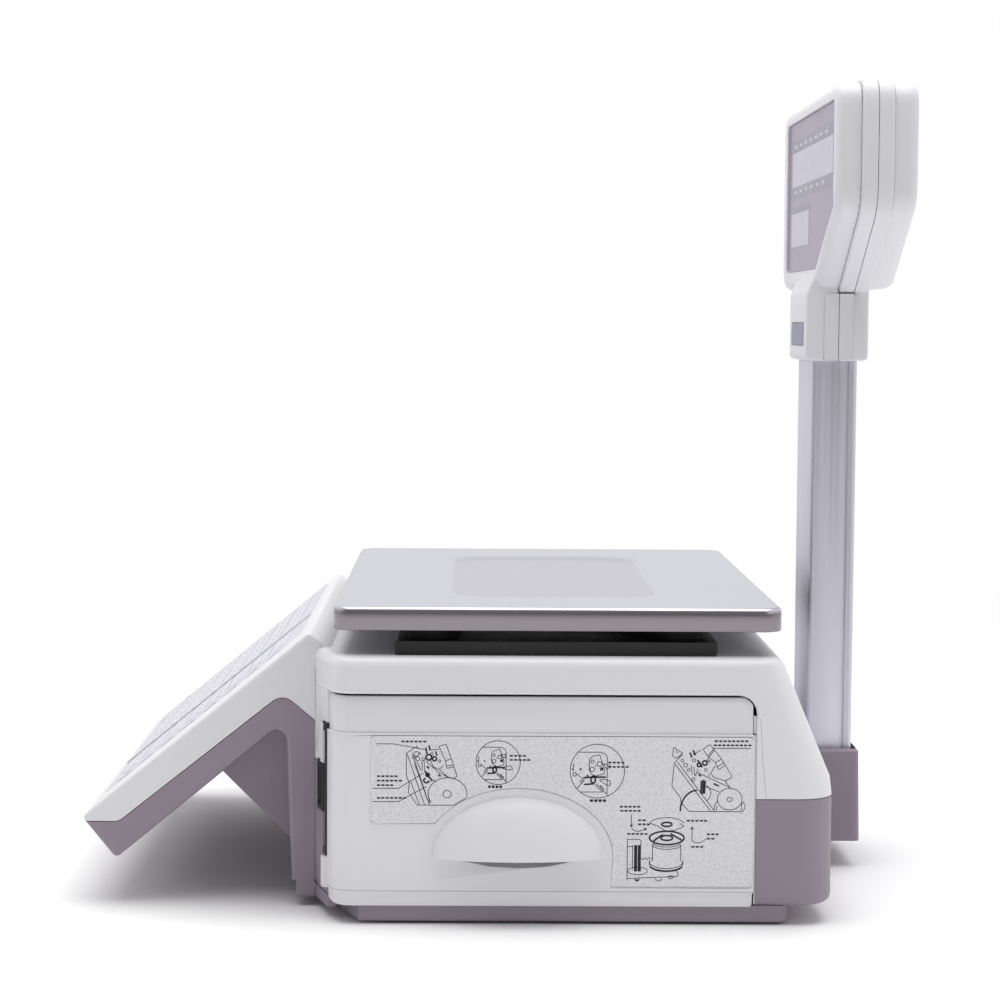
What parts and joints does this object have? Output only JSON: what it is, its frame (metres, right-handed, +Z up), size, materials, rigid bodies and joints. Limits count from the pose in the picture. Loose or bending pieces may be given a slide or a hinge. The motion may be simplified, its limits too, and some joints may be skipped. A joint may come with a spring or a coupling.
{
  "type": "retail price scale",
  "caption": "Label-printing retail price scale: steel platter, sloped membrane keyboard, pull-out printer drawer and a two-sided display head on a pole.",
  "frame": {"origin": "middle of the bounding box, on the counter under the feet", "axes": "+X towards the printer drawer, -Y towards the operator and the keyboard, +Y towards the pole, +Z up"},
  "size_m": [0.3866, 0.4558, 0.4535],
  "materials": {
    "white_abs": "fine matt grain, warm light grey white",
    "mauve_abs": "fine matt grain, mauve grey",
    "vial": "clear gloss",
    "aluminium": "milled",
    "cast_grey": "cast and painted",
    "black_steel": "satin black powder coat",
    "stainless": "satin, brushed along the width",
    "overlay_film": "satin printed film",
    "circuit_board": "green solder mask",
    "zinc_steel": "zinc plated",
    "black_plastic": "matt black",
    "anodised": "satin anodised extrusion",
    "tinted_window": "gloss, purple grey tint",
    "lcd_glass": "pale unlit display",
    "badge_film": "plain blue grey film",
    "label_film": "speckled light grey film with line drawings",
    "grey_plastic": "matt",
    "cardboard": "matt card",
    "label_paper": "coated label paper",
    "black_rubber": "matt",
    "gear_nylon": "natural acetal",
    "brass": "turned"
  },
  "bodies": {
    "housing": {"upper_housing": "white_abs", "lower_housing": "mauve_abs", "base_plate": "mauve_abs", "bubble_level": "vial", "load_cell": "aluminium", "load_cell_pedestal": "cast_grey", "load_cell_spacer": "aluminium", "platform_support": "black_steel", "platter_cup_1": "black_rubber", "platter_cup_2": "black_rubber", "platter_cup_3": "black_rubber", "platter_cup_4": "black_rubber", "hotkey_panel": "overlay_film", "keypad_panel": "overlay_film", "keyboard_board": "circuit_board", "main_board": "circuit_board", "power_supply": "zinc_steel", "power_inlet": "black_plastic", "switch_frame": "black_plastic", "connector_block": "zinc_steel", "pole_base": "mauve_abs", "pole": "anodised", "head_front_shell": "white_abs", "head_front_window": "tinted_window", "head_front_lcd": "lcd_glass", "head_rear_shell": "white_abs", "head_rear_window": "tinted_window", "head_rear_lcd": "lcd_glass", "head_board": "circuit_board", "head_badge": "badge_film", "drawer_rail_front": "zinc_steel", "drawer_rail_rear": "zinc_steel"},
    "platter": {"platter": "stainless"},
    "drawer": {"drawer_front": "white_abs", "instruction_label": "label_film", "drawer_tray": "black_plastic", "label_outlet_bezel": "black_plastic", "print_chassis": "zinc_steel", "drive_motor": "black_steel", "paper_sensor": "black_plastic"},
    "label_supply": {"roll_spindle": "grey_plastic", "roll_core": "cardboard", "label_roll": "label_paper"},
    "paper_lock": {"paper_lock": "black_plastic"},
    "platen": {"platen_roller": "black_rubber", "platen_gear": "gear_nylon"},
    "idler": {"idler_gear": "gear_nylon"},
    "pinion": {"motor_pinion": "brass"},
    "take_up": {"take_up_spindle": "black_plastic", "take_up_gear": "gear_nylon"},
    "print_head": {"head_bracket": "zinc_steel", "thermal_head": "black_plastic"},
    "release_lever": {"release_lever": "mauve_abs"},
    "power_rocker": {"power_rocker": "black_plastic"},
    "foot_1": {"levelling_foot_1": "black_rubber"},
    "foot_2": {"levelling_foot_2": "black_rubber"},
    "foot_3": {"levelling_foot_3": "black_rubber"},
    "foot_4": {"levelling_foot_4": "black_rubber"}
  },
  "joints": [
    {"name": "drawer_slide", "type": "slide", "parent": "housing", "child": "drawer", "axis": [1, 0, 0], "range_m": [0, 0.105]},
    {"name": "platter_lift_off", "type": "slide", "parent": "housing", "child": "platter", "axis": [0, 0, 1], "range_m": [0, 0.06]},
    {"name": "roll_turn", "type": "hinge", "parent": "drawer", "child": "label_supply", "pos_m": [0.1123, 0.06789, 0.06], "axis": [0, 0, 1], "continuous": true},
    {"name": "paper_lock_turn", "type": "hinge", "parent": "label_supply", "child": "paper_lock", "pos_m": [0.1123, 0.06789, 0.09], "axis": [0, 0, 1], "range_deg": [0, 60]},
    {"name": "platen_turn", "type": "hinge", "parent": "drawer", "child": "platen", "pos_m": [0.1448, -0.06791, 0.06], "axis": [0, 0, 1], "continuous": true},
    {"name": "idler_turn", "type": "hinge", "parent": "drawer", "child": "idler", "pos_m": [0.1179, -0.05591, 0.101], "axis": [0, 0, 1], "continuous": true},
    {"name": "pinion_turn", "type": "hinge", "parent": "drawer", "child": "pinion", "pos_m": [0.0961, -0.05811, 0.101], "axis": [0, 0, 1], "continuous": true},
    {"name": "take_up_turn", "type": "hinge", "parent": "drawer", "child": "take_up", "pos_m": [0.1053, -0.02771, 0.06], "axis": [0, 0, 1], "continuous": true},
    {"name": "release_lever_turn", "type": "hinge", "parent": "drawer", "child": "release_lever", "pos_m": [0.1663, -0.05811, 0.095], "axis": [0, 0, 1], "range_deg": [0, 45]},
    {"name": "print_head_open", "type": "hinge", "parent": "drawer", "child": "print_head", "pos_m": [0.1648, -0.03511, 0.058], "axis": [0, 0, 1], "range_deg": [0, 15]},
    {"name": "power_rocker_tilt", "type": "hinge", "parent": "housing", "child": "power_rocker", "pos_m": [-0.1847, 0.10699, 0.039], "axis": [0, 1, 0], "range_deg": [0, 10]},
    {"name": "foot_1_screw", "type": "hinge", "parent": "housing", "child": "foot_1", "pos_m": [-0.1557, -0.05211, 0.005], "axis": [0, 0, 1], "continuous": true},
    {"name": "foot_2_screw", "type": "hinge", "parent": "housing", "child": "foot_2", "pos_m": [0.1443, -0.05211, 0.005], "axis": [0, 0, 1], "continuous": true},
    {"name": "foot_3_screw", "type": "hinge", "parent": "housing", "child": "foot_3", "pos_m": [-0.1557, 0.12989, 0.005], "axis": [0, 0, 1], "continuous": true},
    {"name": "foot_4_screw", "type": "hinge", "parent": "housing", "child": "foot_4", "pos_m": [0.1443, 0.12989, 0.005], "axis": [0, 0, 1], "continuous": true}
  ],
  "couplings": [
    {"joint": "idler_turn", "follows": "platen_turn", "ratio": -0.85714},
    {"joint": "pinion_turn", "follows": "platen_turn", "ratio": 2.25},
    {"joint": "take_up_turn", "follows": "platen_turn", "ratio": 0.9},
    {"joint": "print_head_open", "follows": "release_lever_turn", "ratio": 0.3333}
  ]
}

□ □ □

* Objective: Without leaving anything out, quote all the data.

* Finished task:
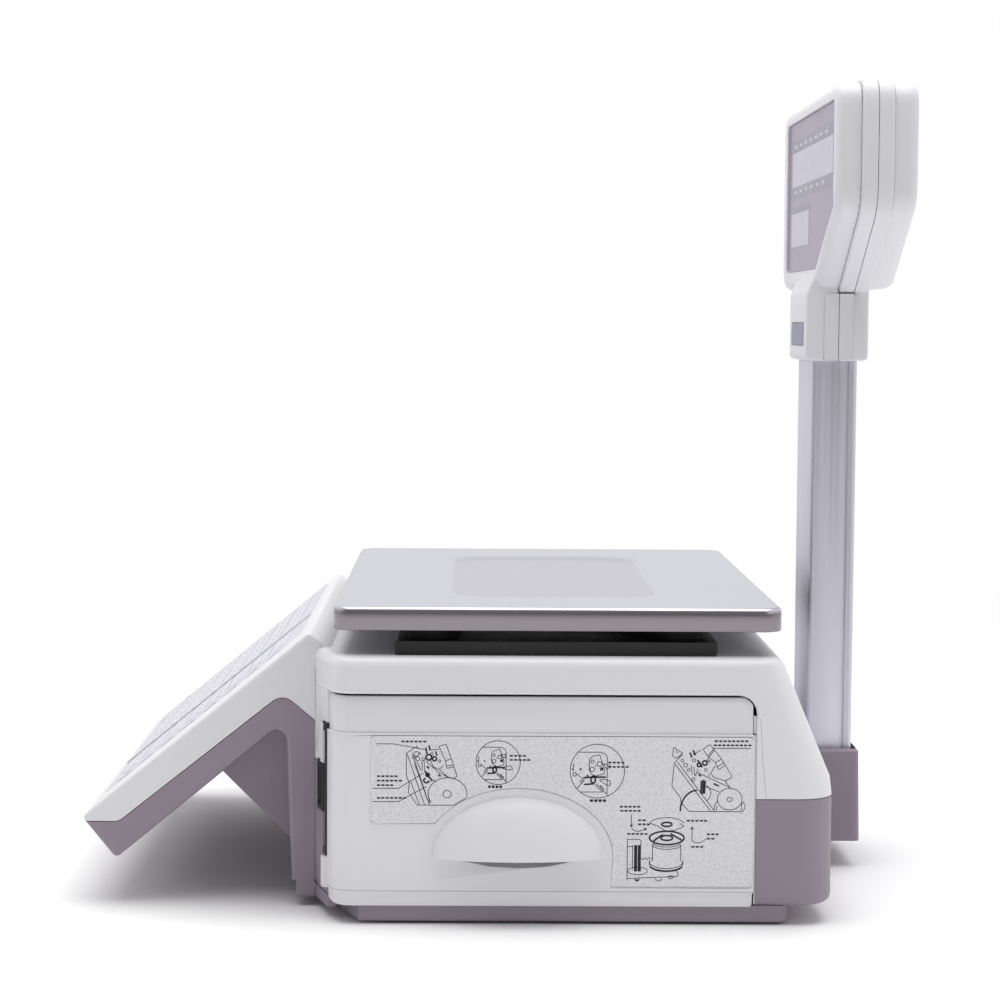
What parts and joints does this object have? Output only JSON: what it is, its frame (metres, right-handed, +Z up), size, materials, rigid bodies and joints. Limits count from the pose in the picture. Loose or bending pieces may be given a slide or a hinge. The motion may be simplified, its limits too, and some joints may be skipped. A joint may come with a spring or a coupling.
{
  "type": "retail price scale",
  "caption": "Label-printing retail price scale: steel platter, sloped membrane keyboard, pull-out printer drawer and a two-sided display head on a pole.",
  "frame": {"origin": "middle of the bounding box, on the counter under the feet", "axes": "+X towards the printer drawer, -Y towards the operator and the keyboard, +Y towards the pole, +Z up"},
  "size_m": [0.3866, 0.4558, 0.4535],
  "materials": {
    "white_abs": "fine matt grain, warm light grey white",
    "mauve_abs": "fine matt grain, mauve grey",
    "vial": "clear gloss",
    "aluminium": "milled",
    "cast_grey": "cast and painted",
    "black_steel": "satin black powder coat",
    "stainless": "satin, brushed along the width",
    "overlay_film": "satin printed film",
    "circuit_board": "green solder mask",
    "zinc_steel": "zinc plated",
    "black_plastic": "matt black",
    "anodised": "satin anodised extrusion",
    "tinted_window": "gloss, purple grey tint",
    "lcd_glass": "pale unlit display",
    "badge_film": "plain blue grey film",
    "label_film": "speckled light grey film with line drawings",
    "grey_plastic": "matt",
    "cardboard": "matt card",
    "label_paper": "coated label paper",
    "black_rubber": "matt",
    "gear_nylon": "natural acetal",
    "brass": "turned"
  },
  "bodies": {
    "housing": {"upper_housing": "white_abs", "lower_housing": "mauve_abs", "base_plate": "mauve_abs", "bubble_level": "vial", "load_cell": "aluminium", "load_cell_pedestal": "cast_grey", "load_cell_spacer": "aluminium", "platform_support": "black_steel", "platter_cup_1": "black_rubber", "platter_cup_2": "black_rubber", "platter_cup_3": "black_rubber", "platter_cup_4": "black_rubber", "hotkey_panel": "overlay_film", "keypad_panel": "overlay_film", "keyboard_board": "circuit_board", "main_board": "circuit_board", "power_supply": "zinc_steel", "power_inlet": "black_plastic", "switch_frame": "black_plastic", "connector_block": "zinc_steel", "pole_base": "mauve_abs", "pole": "anodised", "head_front_shell": "white_abs", "head_front_window": "tinted_window", "head_front_lcd": "lcd_glass", "head_rear_shell": "white_abs", "head_rear_window": "tinted_window", "head_rear_lcd": "lcd_glass", "head_board": "circuit_board", "head_badge": "badge_film", "drawer_rail_front": "zinc_steel", "drawer_rail_rear": "zinc_steel"},
    "platter": {"platter": "stainless"},
    "drawer": {"drawer_front": "white_abs", "instruction_label": "label_film", "drawer_tray": "black_plastic", "label_outlet_bezel": "black_plastic", "print_chassis": "zinc_steel", "drive_motor": "black_steel", "paper_sensor": "black_plastic"},
    "label_supply": {"roll_spindle": "grey_plastic", "roll_core": "cardboard", "label_roll": "label_paper"},
    "paper_lock": {"paper_lock": "black_plastic"},
    "platen": {"platen_roller": "black_rubber", "platen_gear": "gear_nylon"},
    "idler": {"idler_gear": "gear_nylon"},
    "pinion": {"motor_pinion": "brass"},
    "take_up": {"take_up_spindle": "black_plastic", "take_up_gear": "gear_nylon"},
    "print_head": {"head_bracket": "zinc_steel", "thermal_head": "black_plastic"},
    "release_lever": {"release_lever": "mauve_abs"},
    "power_rocker": {"power_rocker": "black_plastic"},
    "foot_1": {"levelling_foot_1": "black_rubber"},
    "foot_2": {"levelling_foot_2": "black_rubber"},
    "foot_3": {"levelling_foot_3": "black_rubber"},
    "foot_4": {"levelling_foot_4": "black_rubber"}
  },
  "joints": [
    {"name": "drawer_slide", "type": "slide", "parent": "housing", "child": "drawer", "axis": [1, 0, 0], "range_m": [0, 0.105]},
    {"name": "platter_lift_off", "type": "slide", "parent": "housing", "child": "platter", "axis": [0, 0, 1], "range_m": [0, 0.06]},
    {"name": "roll_turn", "type": "hinge", "parent": "drawer", "child": "label_supply", "pos_m": [0.1123, 0.06789, 0.06], "axis": [0, 0, 1], "continuous": true},
    {"name": "paper_lock_turn", "type": "hinge", "parent": "label_supply", "child": "paper_lock", "pos_m": [0.1123, 0.06789, 0.09], "axis": [0, 0, 1], "range_deg": [0, 60]},
    {"name": "platen_turn", "type": "hinge", "parent": "drawer", "child": "platen", "pos_m": [0.1448, -0.06791, 0.06], "axis": [0, 0, 1], "continuous": true},
    {"name": "idler_turn", "type": "hinge", "parent": "drawer", "child": "idler", "pos_m": [0.1179, -0.05591, 0.101], "axis": [0, 0, 1], "continuous": true},
    {"name": "pinion_turn", "type": "hinge", "parent": "drawer", "child": "pinion", "pos_m": [0.0961, -0.05811, 0.101], "axis": [0, 0, 1], "continuous": true},
    {"name": "take_up_turn", "type": "hinge", "parent": "drawer", "child": "take_up", "pos_m": [0.1053, -0.02771, 0.06], "axis": [0, 0, 1], "continuous": true},
    {"name": "release_lever_turn", "type": "hinge", "parent": "drawer", "child": "release_lever", "pos_m": [0.1663, -0.05811, 0.095], "axis": [0, 0, 1], "range_deg": [0, 45]},
    {"name": "print_head_open", "type": "hinge", "parent": "drawer", "child": "print_head", "pos_m": [0.1648, -0.03511, 0.058], "axis": [0, 0, 1], "range_deg": [0, 15]},
    {"name": "power_rocker_tilt", "type": "hinge", "parent": "housing", "child": "power_rocker", "pos_m": [-0.1847, 0.10699, 0.039], "axis": [0, 1, 0], "range_deg": [0, 10]},
    {"name": "foot_1_screw", "type": "hinge", "parent": "housing", "child": "foot_1", "pos_m": [-0.1557, -0.05211, 0.005], "axis": [0, 0, 1], "continuous": true},
    {"name": "foot_2_screw", "type": "hinge", "parent": "housing", "child": "foot_2", "pos_m": [0.1443, -0.05211, 0.005], "axis": [0, 0, 1], "continuous": true},
    {"name": "foot_3_screw", "type": "hinge", "parent": "housing", "child": "foot_3", "pos_m": [-0.1557, 0.12989, 0.005], "axis": [0, 0, 1], "continuous": true},
    {"name": "foot_4_screw", "type": "hinge", "parent": "housing", "child": "foot_4", "pos_m": [0.1443, 0.12989, 0.005], "axis": [0, 0, 1], "continuous": true}
  ],
  "couplings": [
    {"joint": "idler_turn", "follows": "platen_turn", "ratio": -0.85714},
    {"joint": "pinion_turn", "follows": "platen_turn", "ratio": 2.25},
    {"joint": "take_up_turn", "follows": "platen_turn", "ratio": 0.9},
    {"joint": "print_head_open", "follows": "release_lever_turn", "ratio": 0.3333}
  ]
}